The term “minor-attracted persons” was also attempted to be normalized by the far-left in order to replace the term “child molester” or “pedophile.”

A Psychology Today article from 2022 even attempted to manipulate readers into having more sympathy and understanding for literal pedophiles.

“If someone runs, you can call them a runner…And if they vote, they’re a voter. Knowing what to call people who do these things is simple. But what if a person is someone who has offended sexually—what do you call them then? Apply the label “sex offender” or “juvenile sex offender” to that person and you define them by a single attribute. You label them based on the worst thing they’ve ever done. The term is accurate but damaging to the future rehabilitation of this individual. The stigma and bias that attach to these and similar terms can follow an individual for their entire life,” the article read, written by Elizabeth Letourneau.

“We live in a world where it’s become commonplace to lob labels like ‘pedo’ and ‘groomer’ at people with whom we disagree,” the article continues.

Democrats also enacted laws in 2021 that made it easier to release sexually violent offenders on condition across the state.
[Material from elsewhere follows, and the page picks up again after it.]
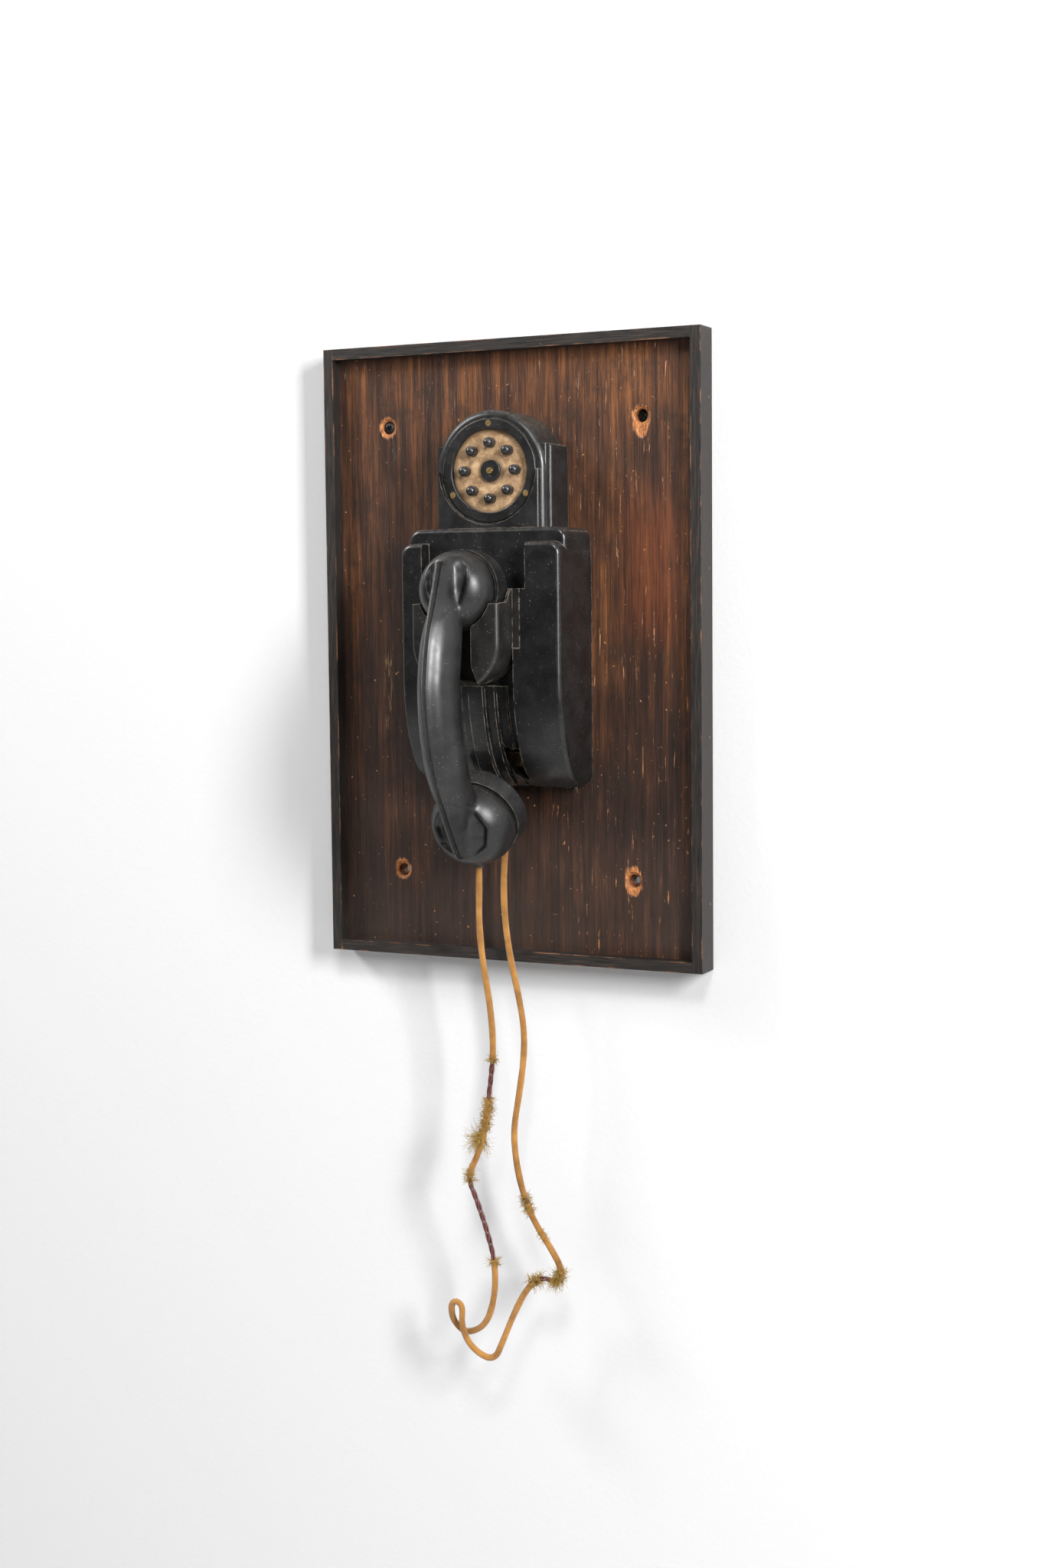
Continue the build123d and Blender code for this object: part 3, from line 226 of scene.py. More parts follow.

In fact, it motivates predators to pursue Less Restrictive Alternatives (LRAs).

At the time, Senator Christine Rolfes (D-Wash.), the bill’s main sponsor, stated that part of the goal is to reintegrate “people who are potentially dangerous, but not necessarily dangerous, back into communities where they can live safely and with their constitutional liberties protected.”

The state now uses person-first terminology when referring to sex offenders on McNeil Island as “residents.”

Politico, a far-left news outlet, even published a story recently on January 9th titled “…Why The Far Right Is Obsessed With Sex Trafficking,” as if sexual assault and exploitation of minors or anybody else is simply an unimportant, irrelevant matter and that only those who are politically “far right” have immense sympathy and concern for these victims of sexual abuse.